- _Written exercise_: Output the records. Match them exactly.
::: Raw data
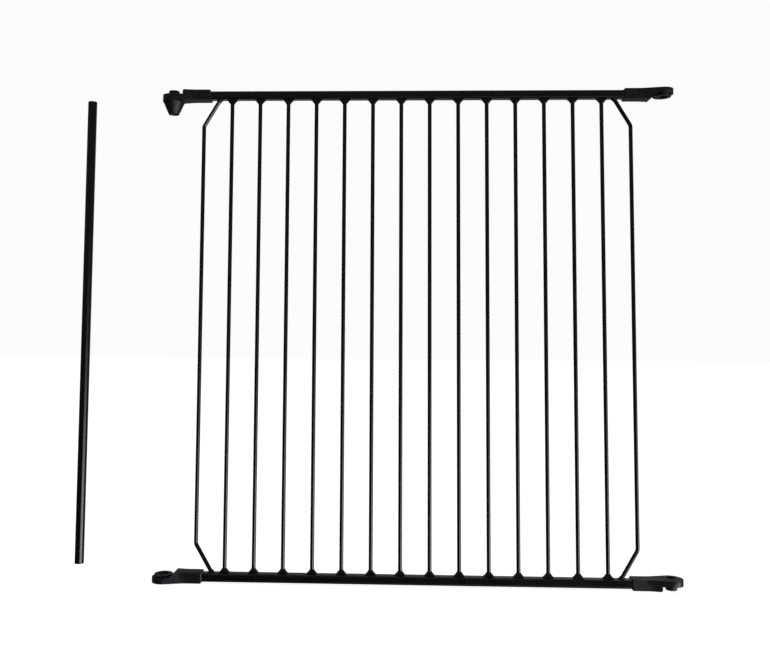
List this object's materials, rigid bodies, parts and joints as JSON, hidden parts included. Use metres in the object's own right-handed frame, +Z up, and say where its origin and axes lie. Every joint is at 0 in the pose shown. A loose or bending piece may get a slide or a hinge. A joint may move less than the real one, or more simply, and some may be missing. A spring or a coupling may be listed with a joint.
{
  "type": "pet gate panel",
  "caption": "Upright barred steel gate panel with toothed plastic hinge connectors at its corners and a loose round connecting tube beside it.",
  "frame": {"origin": "on the left hinge axis, at the lower end of the lower left connector's bore, which is the panel's base plane", "axes": "+X along the panel from the left hinge axis to the right one, +Y away from the viewer who has the tube at the left, +Z up"},
  "size_m": [0.8685, 0.033, 0.7174],
  "materials": {
    "coated_steel": "satin black powder coat on steel",
    "moulded_plastic": "fine grained charcoal moulded plastic"
  },
  "bodies": {
    "panel": {"top_rail": "coated_steel", "bottom_rail": "coated_steel", "bar_01": "coated_steel", "bar_02": "coated_steel", "bar_03": "coated_steel", "bar_04": "coated_steel", "bar_05": "coated_steel", "bar_06": "coated_steel", "bar_07": "coated_steel", "bar_08": "coated_steel", "bar_09": "coated_steel", "bar_10": "coated_steel", "bar_11": "coated_steel", "bar_12": "coated_steel", "bar_13": "coated_steel", "bar_14": "coated_steel", "left_end_bar": "coated_steel", "right_end_bar": "coated_steel", "top_weld_collars": "coated_steel", "bottom_weld_collars": "coated_steel", "upper_left_connector": "moulded_plastic", "upper_right_connector": "moulded_plastic", "lower_left_connector": "moulded_plastic", "lower_right_connector": "moulded_plastic"},
    "connecting_tube": {"connecting_tube": "coated_steel"}
  },
  "joints": [
    {"name": "tube_lift", "type": "slide", "parent": "panel", "child": "connecting_tube", "axis": [0, 0, 1], "range_m": [0, 0.3]}
  ]
}
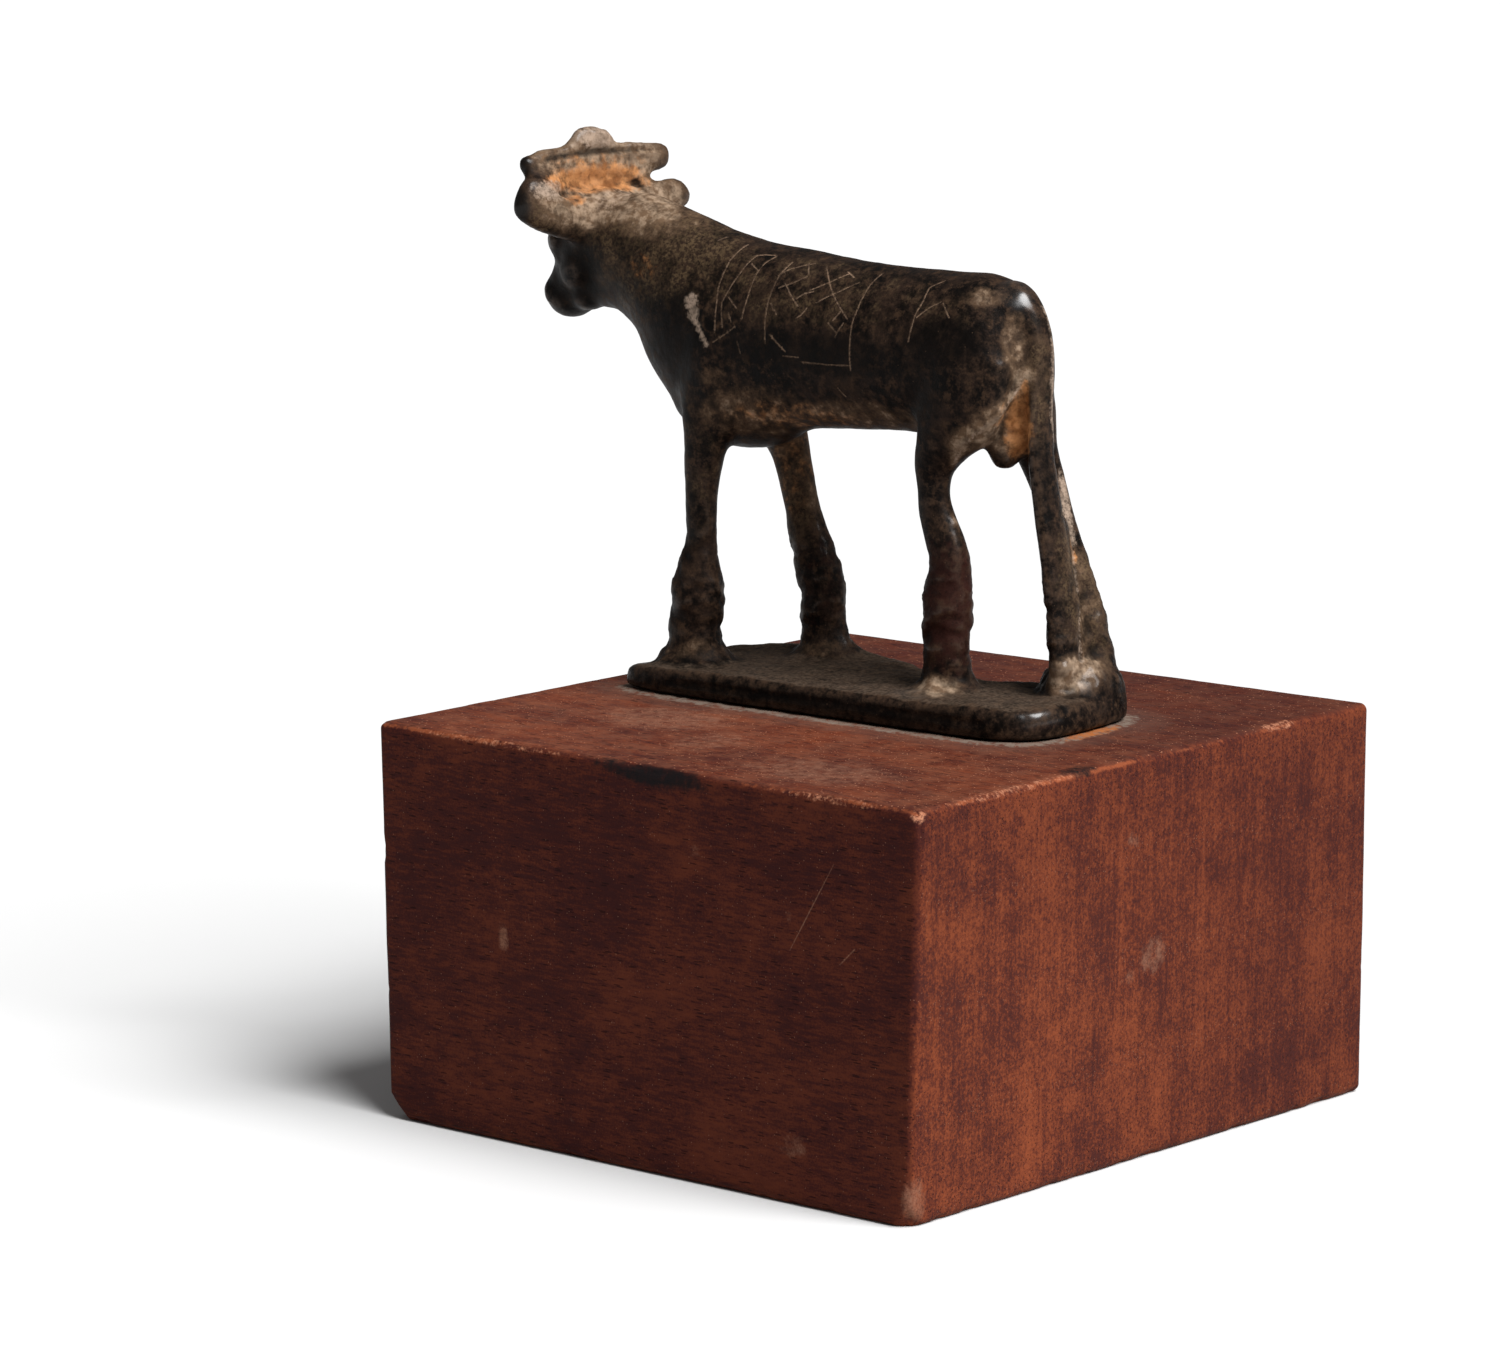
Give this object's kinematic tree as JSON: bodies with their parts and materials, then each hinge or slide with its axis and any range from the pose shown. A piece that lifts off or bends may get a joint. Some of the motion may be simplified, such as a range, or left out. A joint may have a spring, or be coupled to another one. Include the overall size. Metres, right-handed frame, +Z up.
{
  "type": "apis bull statuette",
  "caption": "Cast bronze striding bull with a broken disc between its horns, on a thin cast plate set on a hand-cut hardwood block.",
  "frame": {"origin": "middle of the wooden block's underside, on the surface that it stands on", "axes": "+Z up, +X the way the bull walks and faces, +Y the bull's left side"},
  "size_m": [0.0814, 0.07, 0.0949],
  "materials": {
    "patinated_bronze": "dark brown-black patina with tan and orange deposits, satin",
    "stained_hardwood": "old red-brown stain and wax, worn at the edges"
  },
  "bodies": {
    "root": {"bull_casting": "patinated_bronze", "wood_block": "stained_hardwood"}
  },
  "joints": []
}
::::::
- _Result of the exercise_:
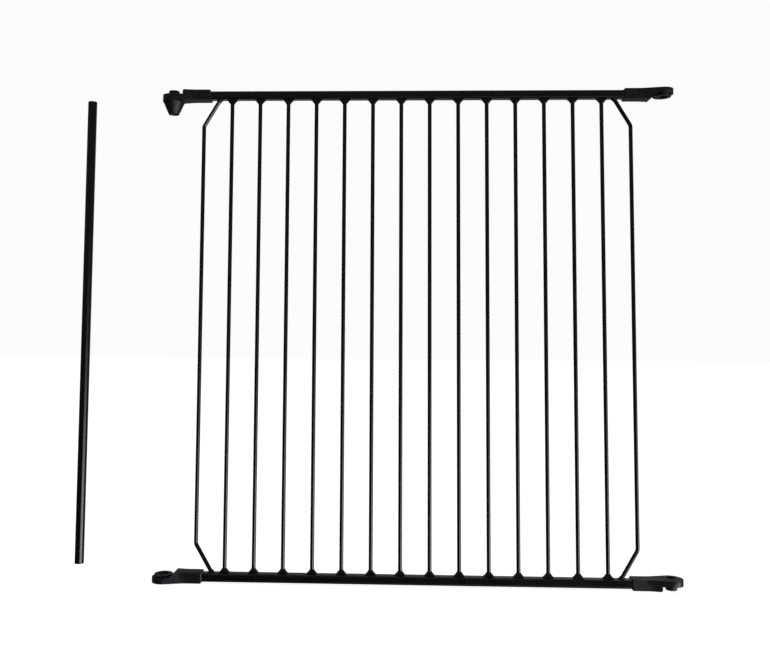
List this object's materials, rigid bodies, parts and joints as JSON, hidden parts included. Use metres in the object's own right-handed frame, +Z up, and say where its origin and axes lie. Every joint is at 0 in the pose shown. A loose or bending piece may get a slide or a hinge. A joint may move less than the real one, or more simply, and some may be missing. A spring or a coupling may be listed with a joint.
{
  "type": "pet gate panel",
  "caption": "Upright barred steel gate panel with toothed plastic hinge connectors at its corners and a loose round connecting tube beside it.",
  "frame": {"origin": "on the left hinge axis, at the lower end of the lower left connector's bore, which is the panel's base plane", "axes": "+X along the panel from the left hinge axis to the right one, +Y away from the viewer who has the tube at the left, +Z up"},
  "size_m": [0.8685, 0.033, 0.7174],
  "materials": {
    "coated_steel": "satin black powder coat on steel",
    "moulded_plastic": "fine grained charcoal moulded plastic"
  },
  "bodies": {
    "panel": {"top_rail": "coated_steel", "bottom_rail": "coated_steel", "bar_01": "coated_steel", "bar_02": "coated_steel", "bar_03": "coated_steel", "bar_04": "coated_steel", "bar_05": "coated_steel", "bar_06": "coated_steel", "bar_07": "coated_steel", "bar_08": "coated_steel", "bar_09": "coated_steel", "bar_10": "coated_steel", "bar_11": "coated_steel", "bar_12": "coated_steel", "bar_13": "coated_steel", "bar_14": "coated_steel", "left_end_bar": "coated_steel", "right_end_bar": "coated_steel", "top_weld_collars": "coated_steel", "bottom_weld_collars": "coated_steel", "upper_left_connector": "moulded_plastic", "upper_right_connector": "moulded_plastic", "lower_left_connector": "moulded_plastic", "lower_right_connector": "moulded_plastic"},
    "connecting_tube": {"connecting_tube": "coated_steel"}
  },
  "joints": [
    {"name": "tube_lift", "type": "slide", "parent": "panel", "child": "connecting_tube", "axis": [0, 0, 1], "range_m": [0, 0.3]}
  ]
}
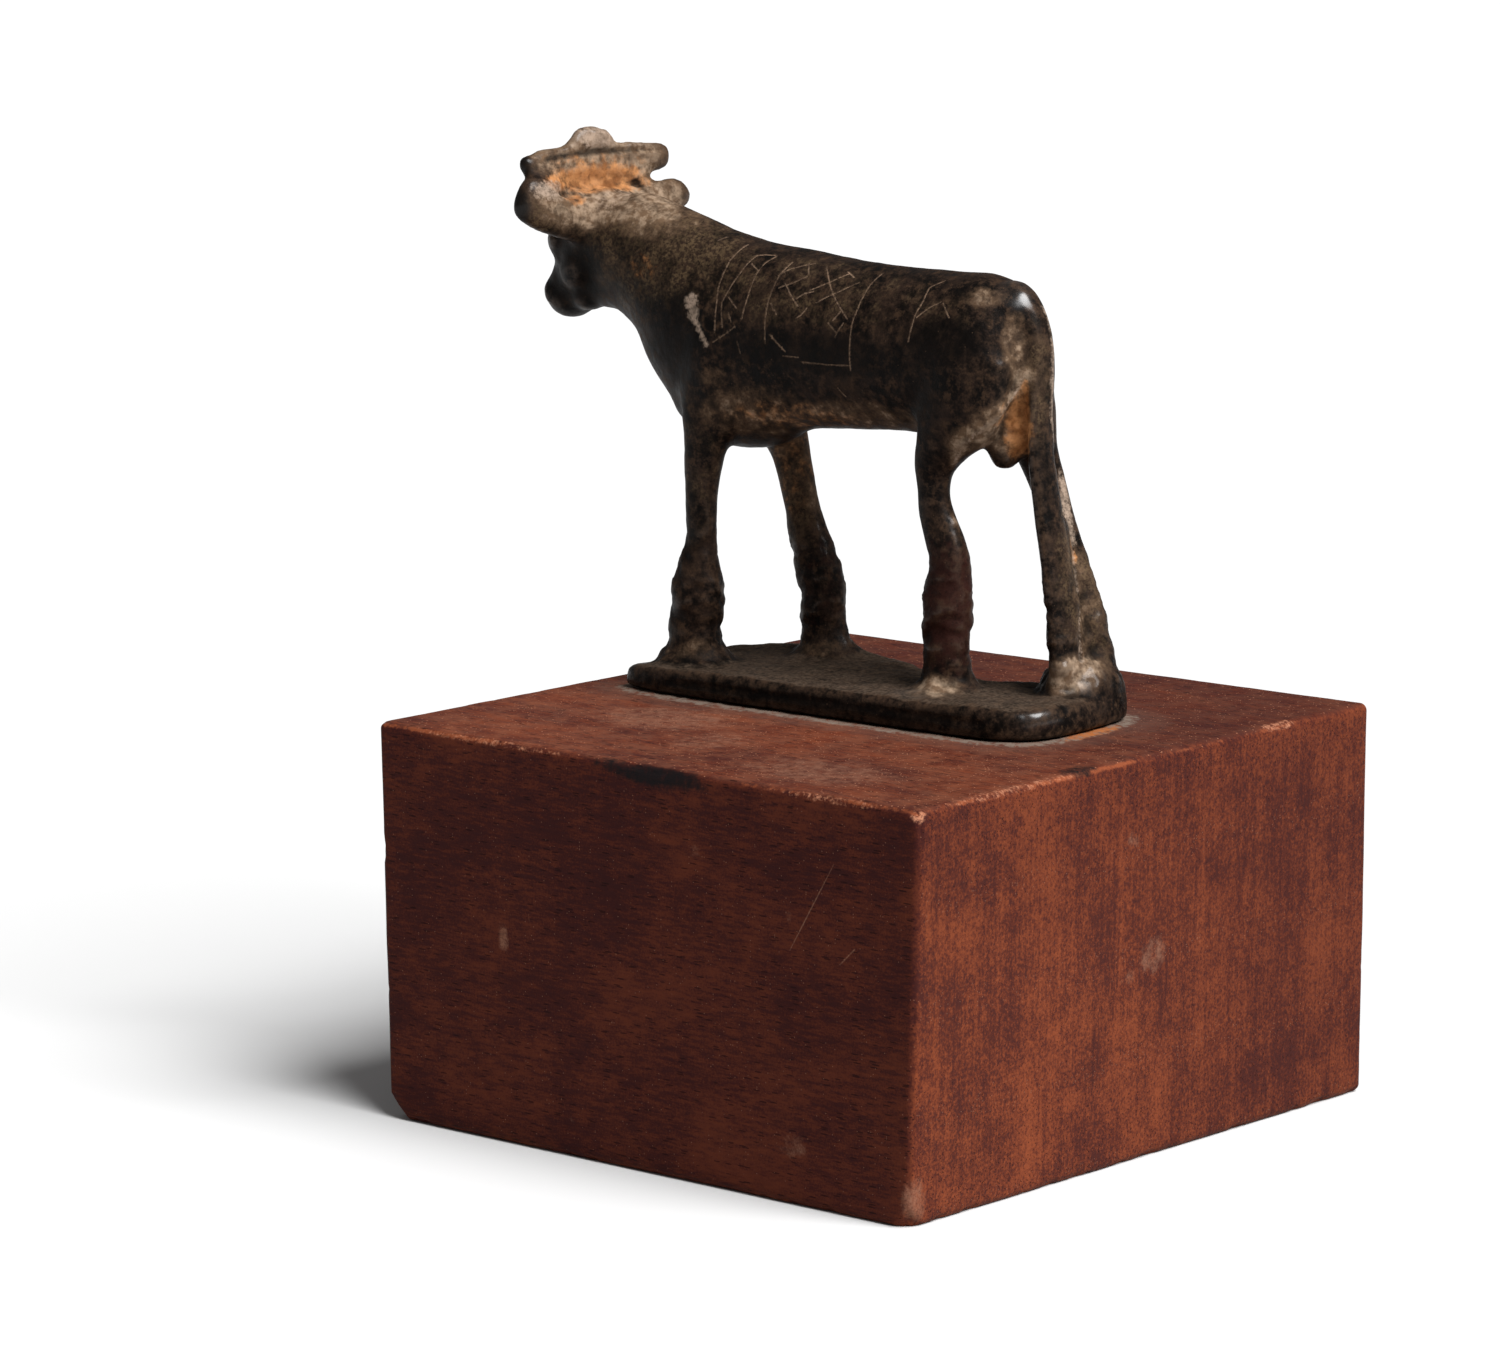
Give this object's kinematic tree as JSON: bodies with their parts and materials, then each hinge or slide with its axis and any range from the pose shown. A piece that lifts off or bends may get a joint. Some of the motion may be simplified, such as a range, or left out. A joint may have a spring, or be coupled to another one. Include the overall size. Metres, right-handed frame, +Z up.
{
  "type": "apis bull statuette",
  "caption": "Cast bronze striding bull with a broken disc between its horns, on a thin cast plate set on a hand-cut hardwood block.",
  "frame": {"origin": "middle of the wooden block's underside, on the surface that it stands on", "axes": "+Z up, +X the way the bull walks and faces, +Y the bull's left side"},
  "size_m": [0.0814, 0.07, 0.0949],
  "materials": {
    "patinated_bronze": "dark brown-black patina with tan and orange deposits, satin",
    "stained_hardwood": "old red-brown stain and wax, worn at the edges"
  },
  "bodies": {
    "root": {"bull_casting": "patinated_bronze", "wood_block": "stained_hardwood"}
  },
  "joints": []
}